Thursday, March 26, 2015

My Favorite Team

I've never been around another group of anything that I would call more of a "team" than my class of 2010 17u Comets Elite team. The members of that team were: Alex Hanks, Jordan Riewer, Erik Tengwall, Mike Johnson, Shaun Condon, Taylor Filipek, Zach Noreen, Scott Willenbring, Dan Kornbaum and Ben Bucholz. I could use this space to go on and on about their accomplishments and how big a part of all of their success that myself and the Comets organization were. That's not my purpose. Instead I'm going to try and explain how much that team taught me. What they taught me is that a team isn't seen, a team is felt.

They were all extremely talented. They were all the stars of their High School teams. They were BMOC at their schools. They were all being recruited. They were all being told on a daily basis how great they were. But when they got together in the gym, they were none of that. They wanted none of that BS. They were unselfish. They were already winners. They wanted to become better winners, so they became more unselfish. And, most importantly, they loved each other. In turn, I learned to love all of them. They were, to steal a phrase from 2015 nomenclature, "my guys". It was the first, and maybe the last, time that I could coach a team as myself. They didn't want to be coddled. When their effort was crap, I told them. And, when I challenged them the most wonderful thing happened, they responded. Over and over that spring and summer they responded. Tournament after tournament they responded. They, impossibly, got closer and closer. I got closer to them; they got closer to me. We became a family. I've never been around a team that cared for each other so much.
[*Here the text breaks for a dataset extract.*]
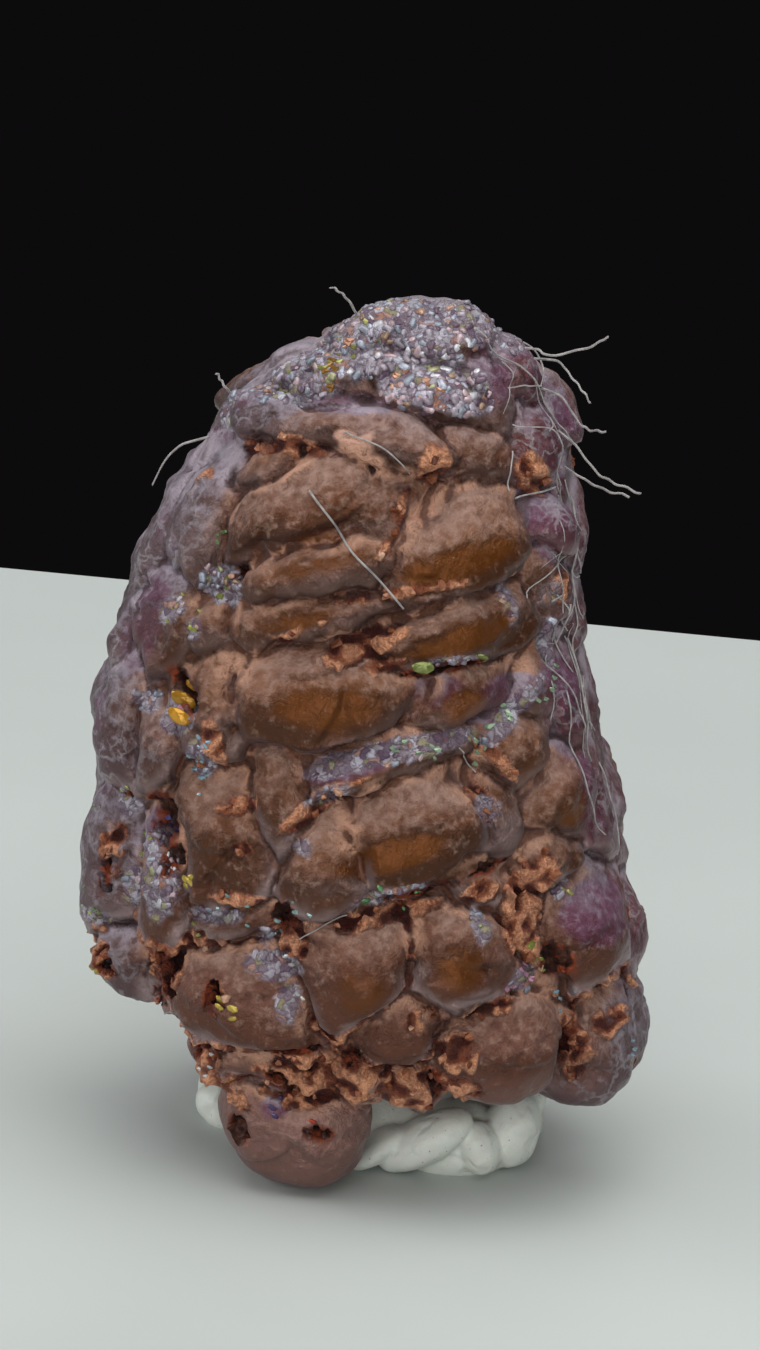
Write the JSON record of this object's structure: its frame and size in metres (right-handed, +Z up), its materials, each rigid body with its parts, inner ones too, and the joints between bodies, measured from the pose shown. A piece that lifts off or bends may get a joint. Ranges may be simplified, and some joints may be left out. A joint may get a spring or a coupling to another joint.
{
  "type": "native copper specimen",
  "caption": "Nodular natural lump of tarnished copper with crystal crusts, standing upright in a kneaded pad of mounting putty, with lint fibres caught on it.",
  "frame": {"origin": "on the surface that the object stands on, under the middle of its bounding box", "axes": "+Z up; -Y towards the front, the side with the protruding foot lobe; +X to the right of a viewer who faces the front"},
  "size_m": [0.0234, 0.0188, 0.0351],
  "materials": {
    "copper": null,
    "putty": "matt white reusable mounting putty",
    "lint": "pale grey textile lint"
  },
  "bodies": {
    "root": {"copper_mass": "copper", "mounting_putty": "putty", "lint_fibre_1": "lint", "lint_fibre_2": "lint", "lint_fibre_3": "lint", "lint_fibre_4": "lint", "lint_fibre_5": "lint", "lint_fibre_6": "lint", "lint_fibre_7": "lint", "lint_fibre_8": "lint"}
  },
  "joints": []
}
Their success was secondary to their buddies success. They celebrated each other's scholarship offers rather than worry why they hadn't gotten one offered instead. They picked each other up when someone came to the gym flat or sad or just tired. They picked me up when we had early morning games and the AAU coaches from other programs (that I wont name) kept me out too late the night before. I've pulled for these guys for going on 6 years now. Last night Jordan Riewer's career ended, ending the collegiate run of my favorite team. I've had so much fun following these guys. I've been so proud of their achievements. Most of all, I've learned from them what a team truly is.

Thank you to Alex, Jordan, Erik, Shaun, Mike, Zach, Taylor, Scottie, Danny and Ben
You guys are the best.

Wednesday, January 21, 2015

This courtship is a bunch of courtshit

Preface: This post will piss some people off. It will probably piss off some people I really like. During my time coaching AAU I met some wonderful people. Not just people, friends. Good friends. There are great people, doing great things for our young basketball players. Here comes the but...BUT, even the best intentioned AAU coaches are stuck playing a game that has no rules. 
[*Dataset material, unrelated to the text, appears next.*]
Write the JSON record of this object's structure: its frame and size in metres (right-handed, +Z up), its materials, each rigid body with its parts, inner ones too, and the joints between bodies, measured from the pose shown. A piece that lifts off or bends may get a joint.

A grown man (or woman) is texting your son (or daughter) after every single game they play. They are facebooking them after every game they play. They are tweeting at them after every game they play. They are telling them how good they are, how good they played, how much they can help their game, how crappy their HS coach is, how crappy the other AAU program is (while that program is probably texting the player at the same time). I know they are, because I did it. I woke up on Wednesdays and Saturdays and looked at the paper (it was the old days) and looked for high scorers, stat-stuffers, etc. Once I narrowed in on a player, I texted my existing teenage contacts and tried to get the number for my newly discovered teenage talent. Then, once I got the number, I texted them. I tried early on to call, and not text. The problem is, teenagers don't answer the phone. But we, the AAU coaches, we can't handle not making contact, the chance that another program is beating us to them, not telling them how much we think of them, so we text. We text teenagers. Texting turned in to facebooking, which turned into tweeting. There are grown ups telling our teenage players how good they are at every single turn. Those grown ups aren't their parents, they're basketball people, basketball coaches. They are the exact same basketball people that bitch about entitlement and transfer-itis. This makes no sense. What we are doing, or allowing, makes no sense.
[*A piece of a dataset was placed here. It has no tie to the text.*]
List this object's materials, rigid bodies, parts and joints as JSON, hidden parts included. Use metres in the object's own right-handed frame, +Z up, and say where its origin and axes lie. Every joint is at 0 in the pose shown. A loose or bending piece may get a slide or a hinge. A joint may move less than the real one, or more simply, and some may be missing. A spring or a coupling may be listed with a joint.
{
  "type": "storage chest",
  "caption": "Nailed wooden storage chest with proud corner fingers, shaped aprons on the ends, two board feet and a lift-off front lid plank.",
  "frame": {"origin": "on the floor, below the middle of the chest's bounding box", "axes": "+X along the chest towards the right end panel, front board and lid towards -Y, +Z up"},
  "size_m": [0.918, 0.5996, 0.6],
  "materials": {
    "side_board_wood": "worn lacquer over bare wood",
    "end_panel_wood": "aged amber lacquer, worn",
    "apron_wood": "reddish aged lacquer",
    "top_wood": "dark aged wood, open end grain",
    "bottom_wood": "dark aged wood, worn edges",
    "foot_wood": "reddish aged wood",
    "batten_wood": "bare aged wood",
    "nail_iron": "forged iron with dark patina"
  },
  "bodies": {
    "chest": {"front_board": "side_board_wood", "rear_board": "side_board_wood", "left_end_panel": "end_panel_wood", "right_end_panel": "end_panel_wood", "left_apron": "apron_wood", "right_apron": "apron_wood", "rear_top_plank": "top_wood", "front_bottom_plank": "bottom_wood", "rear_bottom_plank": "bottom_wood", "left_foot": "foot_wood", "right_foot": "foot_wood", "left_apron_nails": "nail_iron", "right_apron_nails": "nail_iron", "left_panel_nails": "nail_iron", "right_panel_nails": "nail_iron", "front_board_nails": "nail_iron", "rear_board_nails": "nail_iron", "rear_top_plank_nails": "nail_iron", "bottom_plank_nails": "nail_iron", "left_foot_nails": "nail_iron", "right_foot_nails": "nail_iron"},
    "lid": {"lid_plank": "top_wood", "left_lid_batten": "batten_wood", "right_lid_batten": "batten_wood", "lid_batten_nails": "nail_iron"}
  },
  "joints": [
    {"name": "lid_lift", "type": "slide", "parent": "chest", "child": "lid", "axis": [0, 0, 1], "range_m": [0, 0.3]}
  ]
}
This is just the beginning. I'm going to write more on this. I'm going to start asking HS coaches what they think about their players being courted during the season. I'm going to ask them how they feel about their players being forced to think about April in January. I'm going to ask the parents of the players that are being courted what they think about their son or daughter's courtship. I have no doubt that plenty of players and their parents love being courted. Attention feels good to us all. My question is, is it good for the player? Is it good for the team? And, most importantly, is it good for basketball.

My premise is that basketball is, or should be, better than this. That this courtship is a bunch of courtshit and is bad for the people, bad for teams and bad for the game.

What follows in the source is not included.